The breakthrough came after some 10 hours of talks in Moscow, in the early hours of Saturday morning.
Russia’s top diplomat said the Red Cross would act as an intermediary in the humanitarian operation.
Al Jazeera’s correspondent in Moscow, Alexsandra Stojanovich-Godfroid, said the agreement was for a “humanitarian ceasefire”.
We have to “wait to see whether this ceasefire will really happen as agreed, if it will come down to the exchange of prisoners, and if the parties are really willing to return to the negotiating table to solve this decades long conflict,” she said.
At least 300 people have been reported killed in the fighting, which broke out on September 27 and is the most serious in the territory since clashes in 2016 left dozens dead.
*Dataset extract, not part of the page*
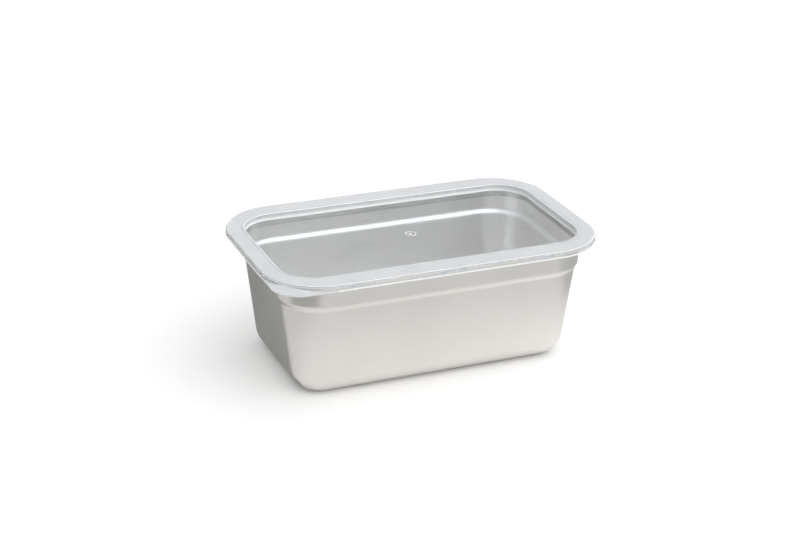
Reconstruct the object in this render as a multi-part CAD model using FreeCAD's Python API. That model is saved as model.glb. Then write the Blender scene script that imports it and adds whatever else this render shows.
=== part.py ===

Lavrov did not provide details on the talks but said the Organization for Security and Co-operation in Europe’s (OSCE) Minsk Group would mediate.
Armenian Foreign Minister Zohrab Mnatsakanyan and his Azeri counterpart Jeyhun Bayramov did not speak to reporters.

The renewed fighting in the decades-old conflict has raised fears of a wider war drawing in Turkey, a close ally of Azerbaijan, and Russia, which has a defence pact with Armenia.
Paul Stronski, a senior fellow in the Russia and Eurasia programme at the Carnegie Endowment for International Peace, told Al Jazeera that Nagorno-Karabakh was a “complex issue” for Russia, noting that it was already at loggerheads with Turkey in Syria and Libya. “There’s a real risk this could become a proxy war,” he said.
Under international law, Nagorno-Karabakh is recognised as part of Azerbaijan.
But the ethnic Armenians who make up the vast majority of the population reject Azerbaijani rule, and have been running their own affairs, with Armenia’s support, since a devastating war in the 1990s after the then Soviet Union collapsed.
At least 30,000 people were killed and hundreds of thousands were forced from their homes before an an internationally-brokered ceasefire was agreed in 1994.